La meditación, especialmente en retiros donde se mantiene la postura meditativa varias veces al día durante largos periodos (una hora o incluso hora y media, en cuatro sesiones diarias), puede traer consigo dolor en áreas como las rodillas, los empeines o la zona lumbar. Este malestar suele ser consecuencia de la falta de costumbre de sostener dicha postura por tanto tiempo, algo comparable a permanecer de rodillas y sentado sobre los talones durante un largo rato. Gran parte de esta incomodidad está ligada a los hábitos sedentarios del estilo de vida occidental. Sin embargo, con la práctica, el cuerpo se adapta: se producen los estiramientos necesarios, las caderas se abren, las tensiones musculares disminuyen y la postura se vuelve más relajada, natural y serena.

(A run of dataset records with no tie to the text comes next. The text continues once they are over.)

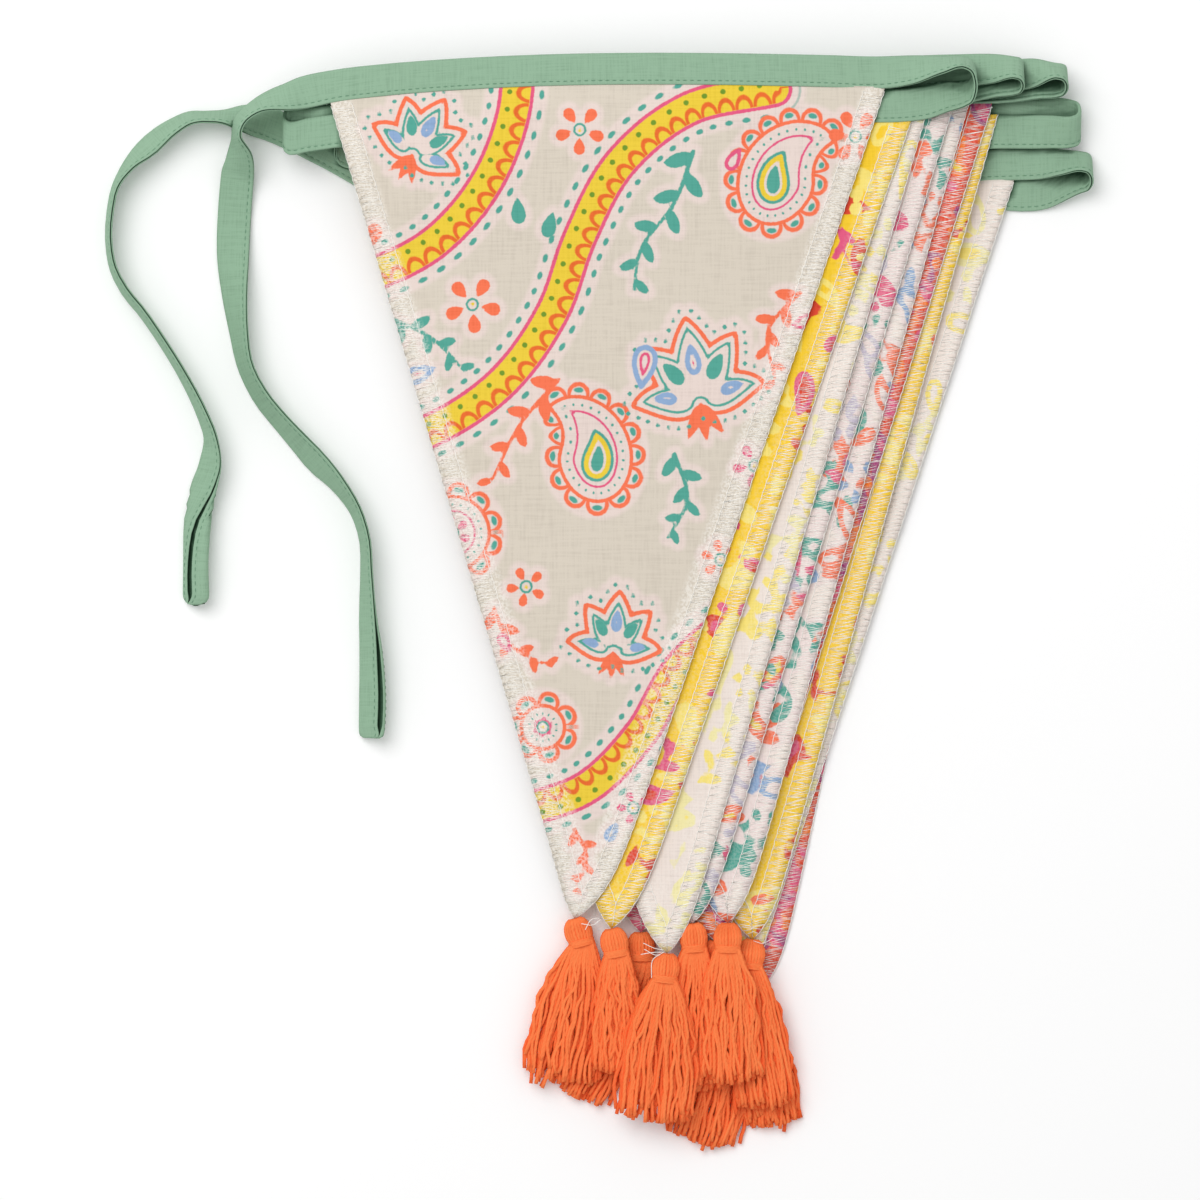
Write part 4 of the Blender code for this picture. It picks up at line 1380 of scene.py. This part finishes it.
def seen_tilt(seen):
    """The tilt at which the tape looks so wide from above."""
    upright = math.sqrt(1.0 - min(seen / TAPE_WIDTH, 1.0) ** 2)
    return math.acos(min((seen - TAPE_THICK * upright) / TAPE_WIDTH, 1.0))


def tie_stations(table, layer, hand, slit):
    """A tie's stations. hand is 1 where its sewn edge is on the right of its run, -1 on the left."""
    places = np.array([row[:2] for row in table])
    free = places[0] if hand > 0 else places[-1]
    stations = []
    for step, (place, (_, _, seen, carry)) in enumerate(zip(places, table)):
        run = unit(places[min(step + 1, len(places) - 1)] - places[max(step - 1, 0)])
        edge = np.array([run[1], -run[0]]) * hand
        height, slope = on_stack(layer, place, edge)
        tilt = seen_tilt(seen)
        rest = (TAPE_WIDTH * math.sin(tilt) + TAPE_THICK * math.cos(tilt)) / 2 + TIE_CLEAR
        opened = float(smooth(OPEN_STEEP - OPEN_STEEP * np.linalg.norm(place - free) / OPEN_LENGTH))
        gape = lerp(SHUT_GAPE, OPEN_GAPE, opened)
        half = lerp(TAPE_THICK / 2, OPEN_BULGE, opened)
        z, tilt = rest + carry * height, tilt + carry * slope
        stations.append(station(place, z, tilt, edge, gape, half, slit * opened))
    return stations


def header_stations():
    """The whole binding in one run: a tie, ten passes with nine turns between them, and the other tie."""
    stations = tie_stations(FRONT_TIE, 0, 1, FRONT_SLIT)
    for index in range(len(FLAGS)):
        run = pass_stations(index)
        stations += run if index % 2 == 0 else run[::-1]
        if index < len(FLAGS) - 1:
            stations += turn_stations(index)
    return stations + tie_stations(BACK_TIE, LAYERS - 1, -1, -BACK_SLIT)


def tube_section(q, half_width, half_thick):
    """A point at q round a flattened tube, from its sewn edge over its top face, and the normal there."""
    straight = half_width - half_thick
    quarter = math.pi * half_thick / 2
    whole = 4.0 * (quarter + straight)
    q = (q + whole / 2) % whole - whole / 2
    sign, q = np.sign(q), np.abs(q)
    flat = np.clip(q - quarter, 0.0, 2.0 * straight)
    angle = (q - flat) / half_thick
    normal = np.stack((np.cos(angle), sign * np.sin(angle)), -1)
    out = straight - flat + half_thick * np.cos(angle)
    up = sign * half_thick * np.sin(angle)
    return np.stack((out, up), -1), normal


def relief(reach):
    """Height of the tape's face at a distance from its nearer edge: a stitched groove and a puffed rim."""
    groove = -GROOVE * np.exp(-((reach - HEM) / GROOVE_WIDTH) ** 2)
    return groove + RIM * smooth(reach / RIM_WIDTH) * smooth((HEM - reach) / RIM_WIDTH)


def thinned(rows):
    """The rows that a line needs: more of them where it bends or tilts."""
    run = unit(np.diff(rows[:, :3], axis=0))
    edge = unit(rows[:, 3:6])
    kept, turned = [0], 0.0
    for step in range(1, len(rows) - 1):
        bend = run[step] @ run[step - 1], edge[step] @ edge[step - 1]
        turned += sum(math.acos(min(float(value), 1.0)) for value in bend)
        at_end = min(step, len(rows) - 1 - step) < END_ROWS
        if at_end or turned > TAPE_BEND or (step - kept[-1]) * TAPE_STEP >= TAPE_STRIDE:
            kept.append(step)
            turned = 0.0
    return rows[kept + [len(rows) - 1]]


def rounded_off(distance, radius):
    """What a rounded end takes off the tape's half width, at a distance from that end."""
    short = np.clip(1.0 - distance / radius, 0.0, 1.0)
    return radius * (1.0 - np.sqrt(1.0 - short ** 2))


class Tape:
    """The fine tape's sections."""

    def __init__(self):
        rows = thinned(resample(header_stations(), TAPE_STEP))
        self.middle = rows[:, :3]
        self.along = so_far(spans_of(self.middle))
        self.steps = range(len(rows))
        self.edge = unit(rows[:, 3:6])
        self.face = unit(np.cross(self.edge, unit(np.gradient(self.middle, self.along, axis=0))))
        left = self.along[-1] - self.along
        shut = smooth(np.minimum(self.along, left) / END_CLOSE)
        self.wide = TAPE_WIDTH / 2 - rounded_off(self.along, FRONT_ROUND) - rounded_off(left, BACK_ROUND)
        self.gape = lerp(END_GAPE, rows[:, 6], shut)
        self.half = lerp(END_THICK, rows[:, 7], shut)
        self.slit = rows[:, 8]
        self.flat_width = self.strip(len(rows) // 2)

    def strip(self, step):
        """Length round a section, from one of the tape's edges to the other."""
        half = self.half[step]
        return 4.0 * (math.pi * half / 2 + self.wide[step] - half) - self.gape[step]

    def point(self, step, share, inside=0.0, raised=0.0):
        """Points of one section: share from 0 to 1 round the strip, on its outside or inside face."""
        strip = self.strip(step)
        q = self.slit[step] + self.gape[step] / 2 + share * strip
        spot, normal = tube_section(q, self.wide[step], self.half[step])
        reach = np.minimum(share, 1.0 - share) * strip
        rise = -inside * LEAF_THICK + (relief(reach) + raised) * (1.0 - inside)
        spot = spot + normal * rise[..., None]
        return self.middle[step] + spot[..., :1] * self.edge[step] + spot[..., 1:] * self.face[step]


def build_header(tape, flags, materials):
    """The folded tape, outside and lining."""
    hem = np.array(HEM_POINTS) / tape.flat_width
    between = np.linspace(hem[-1], 1.0 - hem[-1], TAPE_POINTS)[1:-1]
    outside = np.concatenate((hem, between, 1.0 - hem[::-1]))
    share = np.concatenate((outside, np.linspace(1.0, 0.0, LINING_POINTS)))
    inside = np.concatenate((np.zeros(len(outside)), np.ones(LINING_POINTS)))
    rings, sides = len(tape.steps), len(share)
    places = np.concatenate([tape.point(step, share, inside) for step in tape.steps])
    places[:, 2] = np.maximum(places[:, 2], 0.0)
    piece = make_mesh("header_tape", places, tube_faces(0, rings, sides), materials["tape"])
    for cap in (-1, -2):
        piece.data.polygons[cap].use_smooth = False
    add_mark(piece, "along", np.repeat(tape.along, sides))
    add_mark(piece, "around", np.tile(share * 2.0 * TAPE_WIDTH, rings))
    add_mark(piece, "lining", np.tile(inside, rings))
    paint_hollow_shade(piece, flags)
    return seat(piece, "binding", ["header"])


def paint_hollow_shade(piece, flags):
    """Painted shade for each vertex: how much of what it faces is its own piece or a flag close by."""
    corners, faces = [], []
    for part in (piece, *flags):
        first = len(corners)
        corners += [vertex.co for vertex in part.data.vertices]
        faces += [[first + corner for corner in face.vertices] for face in part.data.polygons]
    tree = BVHTree.FromPolygons(corners, faces)
    rays = [Vector(ray).normalized() for ray in HOLLOW_RAYS]
    shade = []
    for vertex in piece.data.vertices:
        start = vertex.co + vertex.normal * (HOLLOW_START * MM)
        ways = [(vertex.normal * HOLLOW_LEAN + ray).normalized() for ray in rays]
        hits = [tree.ray_cast(start, way, HOLLOW_REACH * MM)[0] is not None for way in ways]
        shade.append(sum(hits) / len(rays))
    add_mark(piece, "hollow_shade", shade)


def build_stitches(tape, materials):
    """The stitch line beside the tape's open edge, on both its leaves."""
    bundle = Bundle(STITCH_SIDES)
    across = [HEM / tape.strip(step) for step in tape.steps]
    arch = np.sin(np.linspace(0.0, math.pi, STITCH_ROWS))[:, None] ** STITCH_ROUND
    for shares in (across, [1.0 - share for share in across]):
        crest, root = (
            np.array([tape.point(step, np.array([shares[step]]), 0.0, raised)[0] for step in tape.steps])
            for raised in (STITCH_TOP, STITCH_ROOT)
        )
        run = so_far(spans_of(crest))
        for start in np.arange(STITCH_START, run[-1] - STITCH_PITCH, STITCH_PITCH):
            at = start + np.linspace(0.0, STITCH_LENGTH, STITCH_ROWS)
            high, low = (
                np.column_stack([np.interp(at, run, line[:, axis]) for axis in range(3)])
                for line in (crest, root)
            )
            bundle.add(lerp(low, high, arch), STITCH_RADIUS, (high - low)[0])
    return seat(bundle.finish("header_stitches", materials["stitch"]))


# Tassels

def tassel_axes(index):
    """Where a tassel starts, which way its head and its skirt run, and the heights of its start and neck."""
    tassel = TASSELS[index]
    tip = tip_place(index)[:2]
    down = unit(np.array(tassel["head"]) - tip)
    tip = tip + down * SEAM_GAP
    root = tip + down * HEAD_LENGTH
    fall = np.array(tassel["end"]) - root
    return {
        "tip": tip,
        "down": down,
        "side": np.array([-down[1], down[0]]),
        "root": root,
        "fall": fall,
        "across": unit((-fall[1], fall[0])),
        "tip_z": TAPE_THICK / 2 + float(lift(FLAGS[index]["layer"], tip)[0]),
        "neck_z": max(tassel["mid_z"] + STRAND_PITCH, HEAD_THICK / 2),
    }


def head_point(axes, share, angle, swell):
    """A point on a tassel's head: share down its length, angle round it from its left side over the top."""
    scale = np.interp(share, *np.transpose(HEAD_PROFILE))
    half_width = HEAD_WIDTH / 2 * scale + swell
    half_thick = HEAD_THICK / 2 * scale + swell
    middle = axes["tip"] + np.multiply.outer(share, axes["down"]) * HEAD_LENGTH
    place = middle + np.multiply.outer(-np.cos(angle) * half_width, axes["side"])
    z = lerp(axes["tip_z"], axes["neck_z"], smooth(share * HEAD_RISE))
    return np.column_stack((place, np.maximum(z, half_thick) + np.sin(angle) * half_thick))


def skirt_line(tassel, axes, a, row, random):
    """One yarn of the skirt, from the neck over the shoulder to its cut end; a is -1 to 1 across its row."""
    share = np.linspace(0.0, 1.0, YARN_POINTS)
    level = row / (YARN_ROWS - 1.0)
    x = a * math.sqrt(1.0 - SKIRT_ROUND * (level - 0.5) ** 2) * NECK_WIDTH / 2
    start = axes["root"] - axes["down"] * SKIRT_START + axes["side"] * x
    middle, end = a + random.normal(0.0, STRAY, 2)
    spread = tassel["width"] * (1.0 - ROW_NARROWS * level)
    knee = axes["root"] + axes["fall"] * KNEE_AT + axes["across"] * (middle * spread * KNEE_SPREAD)
    reach = 1.0 - TRIM * random.random() ** 2 - SIDE_TRIM * a * a
    if random.integers(STRAY_EVERY) == 0:
        reach += STRAY_REACH
    finish = axes["root"] + axes["fall"] * reach + axes["across"] * (end * (spread / 2 - YARN))
    t = share[:, None]
    place = lerp(lerp(start, knee, t), lerp(knee, finish, t), t)
    wave = np.zeros(YARN_POINTS)
    eased = smooth(share * YARN_WAVE_RISE)
    for turns, height in YARN_WAVES:
        phase = random.uniform(0.0, math.tau)
        wave += random.normal(0.0, height) * np.sin(share * turns * math.tau + phase) * eased
    place = place + np.multiply.outer(wave, axes["across"])
    stack = row * ROW_PITCH * lerp(SIDE_STACK, 1.0, math.sqrt(max(1.0 - a * a, 0.0)))
    lying = lerp(tassel["mid_z"], tassel["end_z"], share) + YARN + stack
    run = random.uniform(*YARN_LIFT_RUN)
    lying = lying + YARN_LIFT * np.sin(share * run + random.uniform(0.0, math.tau))
    neck_z = axes["neck_z"] + (level - 0.5) * NECK_THICK * SKIRT_ROUND
    z = lerp(neck_z, lying, smooth(share * SKIRT_FALL))
    return np.column_stack((place, np.maximum(z, YARN)))


def build_tassel(index, materials):
    """Wrapped head, neck and skirt of loose yarn."""
    tassel, axes = TASSELS[index], tassel_axes(index)
    random = np.random.default_rng(TASSEL_SEED + index)
    bundle = Bundle(YARN_SIDES)
    for yarn in range(HEAD_YARNS):
        angle = math.tau * (yarn + HEAD_STRAY * random.random()) / HEAD_YARNS
        share = np.linspace(0.0, HEAD_END, HEAD_POINTS)
        line = head_point(axes, share, np.full(HEAD_POINTS, angle), -YARN * HEAD_SINK)
        outwards = [*(-math.cos(angle) * axes["side"]), math.sin(angle)]
        bundle.add(line, YARN * HEAD_YARN, outwards, random.random())
    for turn in range(NECK_TURNS):
        angles = np.linspace(0.0, math.tau, NECK_POINTS)
        share = NECK_SHARE + NECK_LONG * (turn + angles / math.tau) / NECK_TURNS
        line = head_point(axes, share, angles, YARN * NECK_SWELL)
        bundle.add(line, YARN * NECK_YARN, [*axes["down"], 0.0], random.random())
    for row in range(YARN_ROWS):
        for column in range(YARN_COLUMNS):
            a = 2.0 * (column + 0.5 + COLUMN_STRAY * (random.random() - 0.5)) / YARN_COLUMNS - 1.0
            line = skirt_line(tassel, axes, a, row, random)
            # random tone, and painted shade on each row under the top one
            bundle.add(line, YARN, UP, random.random() + ROW_SHADE * (YARN_ROWS - 1 - row))
    name = numbered("tassel", index)
    return seat(bundle.finish(f"{name}_yarn", materials["yarn"]), "tassel_yarn", [name])


# The picture

def build_floor():
    bpy.ops.mesh.primitive_plane_add(size=FLOOR_SIZE, location=(0.0, 0.0, -FLOOR_DROP))
    floor = bpy.context.object
    floor.name = "floor"
    floor.data.materials.append(plain_cloth("floor", FLOOR, FLOOR_ROUGHNESS))


def build_lights():
    """A large soft light overhead and pale surroundings."""
    world = bpy.data.worlds.new("studio")
    bpy.context.scene.world = world
    world.use_nodes = True
    background = world.node_tree.nodes["Background"]
    background.inputs["Color"].default_value = (1.0, 1.0, 1.0, 1.0)
    background.inputs["Strength"].default_value = SKY_STRENGTH
    light = bpy.data.lights.new("softbox", "AREA")
    light.shape = "DISK"
    light.size = LAMP_SIZE
    light.energy = LAMP_POWER
    lamp = bpy.data.objects.new("softbox", light)
    lamp.location = LAMP_PLACE
    lamp.rotation_euler = [math.radians(turn) for turn in LAMP_TURN]
    bpy.context.scene.collection.objects.link(lamp)


def build_camera():
    """Straight above, as in the photograph."""
    camera = bpy.data.cameras.new("camera")
    camera.lens = LENS
    camera.sensor_width = SENSOR
    eye = bpy.data.objects.new("camera", camera)
    eye.location = (0.0, 0.0, PHOTO_WIDTH * MM * LENS / SENSOR)
    bpy.context.scene.collection.objects.link(eye)
    bpy.context.scene.camera = eye


def declare_cloth(flags):
    """Works out the sizes of each flag's flat cloth, before it was sewn and laid down, and does nothing more
    with them.
    """
    for index, piece in enumerate(flags):
        left, right, _ = CORNERS[index]
        height = flag_height(index) + TUCK


def main():
    bpy.context.scene.view_settings.view_transform = "Standard"
    build_camera()
    build_lights()
    build_floor()
    materials = build_materials()
    flags = [build_flag(index, materials) for index in range(len(FLAGS))]
    trims = [build_overlock(index, materials) for index in range(len(FLAGS))]
    tape = Tape()
    header = build_header(tape, flags, materials)
    build_stitches(tape, materials)
    tassels = [build_tassel(index, materials) for index in range(len(TASSELS))]
    declare_cloth(flags)


main()
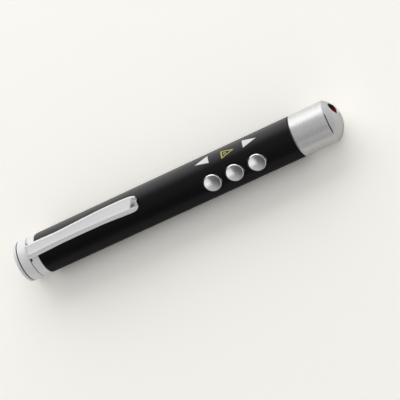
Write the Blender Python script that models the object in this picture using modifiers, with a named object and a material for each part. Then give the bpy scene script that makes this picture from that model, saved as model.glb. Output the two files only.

A pesar de ello, durante la meditación, el cuerpo sigue reaccionando a la agitación mental y a las preocupaciones que puedan surgir, provocando nuevos desequilibrios posturales y tensiones musculares. Meditar no es un ejercicio reflexivo orientado a una comprensión intelectual ni un viaje imaginativo para calmar el sufrimiento cotidiano. Es, más bien, un ejercicio de silencio, una práctica vivencial de uno mismo que parte de la autoconsciencia de estar justo aquí. Ni en lo que has hecho antes, ni en lo que vendrá después, sino en el momento presente.
La postura desempeña un papel esencial en la meditación. Sentarse en un cojín con las piernas cruzadas, las rodillas firmemente apoyadas en el suelo y la espalda erguida, como si se empujara el cielo con la coronilla, involucra activamente al cuerpo en el acto meditativo. Una postura demasiado cómoda, lejos de ser conveniente, puede favorecer el ensimismamiento, propiciar un estado de ensoñación o incluso inducir el sueño. La postura adecuada es exigente, ya que no solo mantiene al practicante alerta, sino que también le ancla al presente. Al estar aquí y ahora, el cuerpo asume un papel protagonista que, junto con la respiración consciente, ayuda a establecer una conexión profunda entre mente y cuerpo.
La atención en la postura es crucial, pues aleja a la mente de las distracciones generadas por la red neuronal por defecto, responsable de pensamientos automáticos, recuerdos y divagaciones mentales. Las exigencias físicas de la meditación contrarrestan estas distracciones, promoviendo una mayor atención y facilitando una experiencia más profunda. De esta forma, la postura no solo condiciona la calidad de la meditación, sino que también establece un marco perfecto para enfrentar la incomodidad física y las distracciones mentales.
Si el dolor aparece durante la meditación, se desencadena una dinámica cognitiva que puede apoderarse de la experiencia. La mente se focaliza en la incomodidad, surgen dudas sobre la necesidad del dolor, si no estaremos cayendo en un sufrimiento innecesario y se desea terminar la sesión. Estas preguntas forman parte de los mecanismos mentales para justificar el abandono de la postura en favor de una experiencia más cómoda. Sin embargo, lejos de ser un obstáculo, la incomodidad también puede convertirse en un recurso para explorar la relación entre cuerpo y mente.
El dolor en la meditación nos lleva a un punto donde las distracciones mentales se intensifican, haciendo emerger pensamientos, emociones y deseos que en condiciones normales pasarían desapercibidos. En lugar de evitarlos, la práctica meditativa nos invita a observarlos y aceptarlos como parte de la experiencia, desarrollando la habilidad de no reaccionar automáticamente ante ellos.
La postura meditativa, con sus demandas físicas, se convierte en un marco ideal para enfrentar la agitación interna con mayor claridad. No se trata de eliminar el dolor, sino de transformar nuestra relación con él. Esta aceptación nos enseña a no huir ni reaccionar impulsivamente, una capacidad que constituye una de las lecciones más profundas de la meditación.
Lo que experimentamos durante la práctica meditativa, especialmente el dolor físico o la incomodidad, no difiere tanto de lo que enfrentamos en la vida cotidiana. Al igual que la postura meditativa nos desafía a no escapar de la incomodidad, el día a día nos confronta constantemente con retos emocionales y situaciones que preferiríamos evitar, como el estrés, las frustraciones o la incertidumbre. De la misma manera que la meditación nos enseña a observar el dolor físico sin reaccionar de forma impulsiva, podemos aplicar esa misma actitud ante las dificultades cotidianas. Ante el estrés o las emociones negativas, podemos hacer una pausa, tomar conciencia de lo que sentimos y, después, elegir de manera consciente cómo actuar, en lugar de dejarnos arrastrar por la inercia de nuestras emociones.
Este principio fundamental de la meditación es perfectamente aplicable a nuestra vida diaria: no siempre podemos cambiar las circunstancias que nos rodean, pero sí podemos transformar nuestra actitud frente a ellas.